**Data segment**
|---|

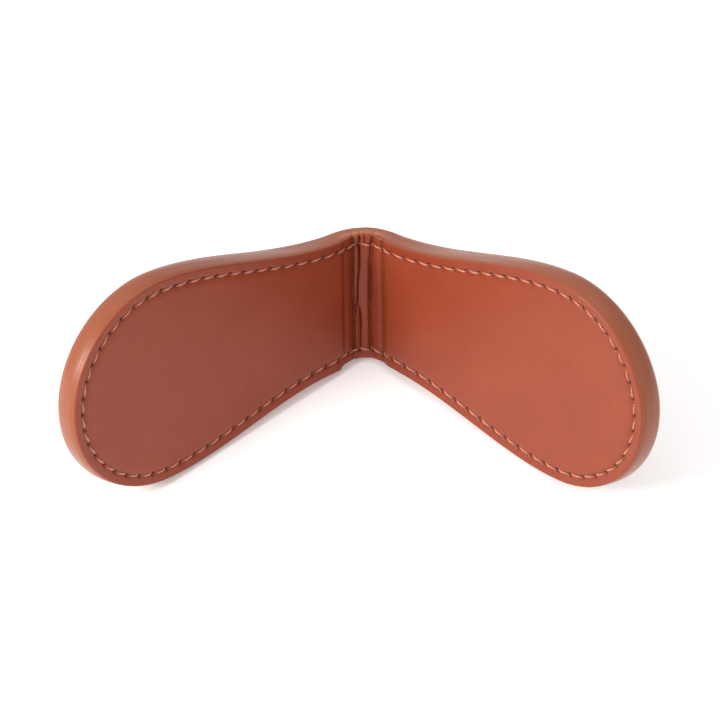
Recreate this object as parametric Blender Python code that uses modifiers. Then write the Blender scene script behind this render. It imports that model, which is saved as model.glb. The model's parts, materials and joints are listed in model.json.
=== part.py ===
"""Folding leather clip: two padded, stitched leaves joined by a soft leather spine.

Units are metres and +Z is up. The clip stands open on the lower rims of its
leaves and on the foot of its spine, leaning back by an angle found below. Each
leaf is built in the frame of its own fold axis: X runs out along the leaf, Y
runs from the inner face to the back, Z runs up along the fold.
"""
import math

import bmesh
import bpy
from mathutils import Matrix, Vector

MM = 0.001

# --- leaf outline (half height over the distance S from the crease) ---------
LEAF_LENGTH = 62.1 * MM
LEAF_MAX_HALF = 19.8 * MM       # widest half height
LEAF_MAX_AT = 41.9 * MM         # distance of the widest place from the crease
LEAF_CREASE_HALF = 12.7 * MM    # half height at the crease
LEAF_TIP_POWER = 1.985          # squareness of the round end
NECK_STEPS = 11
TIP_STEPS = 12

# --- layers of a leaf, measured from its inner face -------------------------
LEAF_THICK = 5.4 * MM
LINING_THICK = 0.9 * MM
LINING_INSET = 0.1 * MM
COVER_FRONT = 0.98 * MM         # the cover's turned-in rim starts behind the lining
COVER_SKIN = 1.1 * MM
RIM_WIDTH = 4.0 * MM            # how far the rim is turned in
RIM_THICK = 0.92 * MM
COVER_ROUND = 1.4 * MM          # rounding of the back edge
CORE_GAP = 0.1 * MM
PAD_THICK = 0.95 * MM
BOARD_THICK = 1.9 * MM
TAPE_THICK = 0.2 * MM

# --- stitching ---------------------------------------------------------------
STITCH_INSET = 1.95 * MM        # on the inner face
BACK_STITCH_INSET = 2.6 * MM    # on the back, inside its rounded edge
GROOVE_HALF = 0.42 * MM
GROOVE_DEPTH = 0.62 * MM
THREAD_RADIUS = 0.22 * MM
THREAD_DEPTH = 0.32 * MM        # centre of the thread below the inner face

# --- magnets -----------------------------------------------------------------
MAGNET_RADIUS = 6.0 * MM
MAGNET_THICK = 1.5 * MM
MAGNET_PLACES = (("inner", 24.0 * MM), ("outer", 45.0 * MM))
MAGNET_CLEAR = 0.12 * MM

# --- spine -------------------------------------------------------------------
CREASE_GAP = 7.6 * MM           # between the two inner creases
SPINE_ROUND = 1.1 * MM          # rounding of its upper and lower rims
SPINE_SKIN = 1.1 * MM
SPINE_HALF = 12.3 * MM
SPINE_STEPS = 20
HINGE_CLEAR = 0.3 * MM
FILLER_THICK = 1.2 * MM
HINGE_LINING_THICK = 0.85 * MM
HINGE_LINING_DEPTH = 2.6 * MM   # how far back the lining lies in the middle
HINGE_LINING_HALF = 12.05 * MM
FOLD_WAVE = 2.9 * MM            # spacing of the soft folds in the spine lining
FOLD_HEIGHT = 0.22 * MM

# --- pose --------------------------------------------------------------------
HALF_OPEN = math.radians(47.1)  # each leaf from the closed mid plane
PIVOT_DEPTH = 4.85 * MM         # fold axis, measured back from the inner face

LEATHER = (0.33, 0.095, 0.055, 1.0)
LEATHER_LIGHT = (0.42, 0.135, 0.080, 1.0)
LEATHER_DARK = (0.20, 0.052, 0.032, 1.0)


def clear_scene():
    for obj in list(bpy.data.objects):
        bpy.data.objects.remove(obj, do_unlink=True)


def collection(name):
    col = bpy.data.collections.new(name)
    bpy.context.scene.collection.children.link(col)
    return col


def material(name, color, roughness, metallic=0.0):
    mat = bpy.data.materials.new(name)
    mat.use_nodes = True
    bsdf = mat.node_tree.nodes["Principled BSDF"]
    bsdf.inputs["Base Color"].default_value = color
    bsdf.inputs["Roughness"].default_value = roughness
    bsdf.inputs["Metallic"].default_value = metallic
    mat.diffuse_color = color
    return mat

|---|

**Set problem**
Each line from the top of the material above through the line with "soft leather spine." must be echoed exactly, and no other line.

**Response for this exercise**
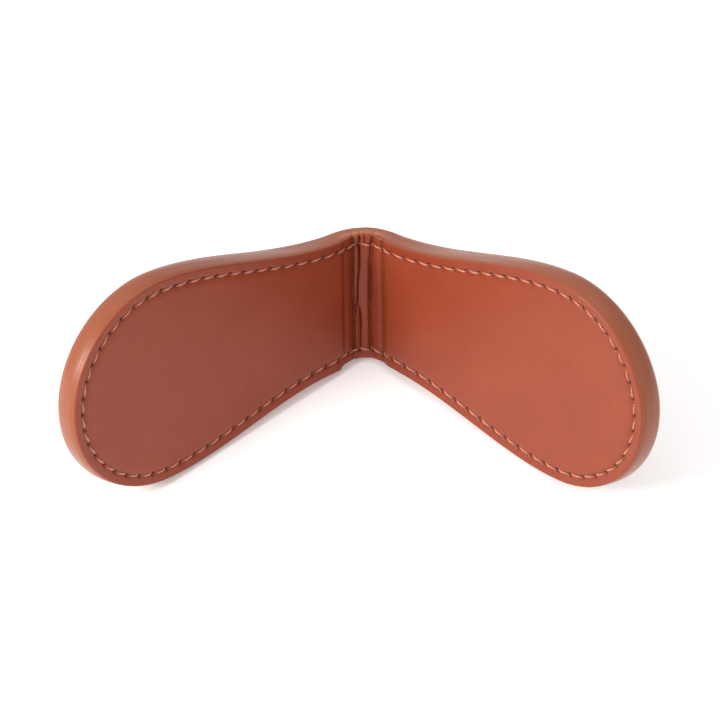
Recreate this object as parametric Blender Python code that uses modifiers. Then write the Blender scene script behind this render. It imports that model, which is saved as model.glb. The model's parts, materials and joints are listed in model.json.
=== part.py ===
"""Folding leather clip: two padded, stitched leaves joined by a soft leather spine.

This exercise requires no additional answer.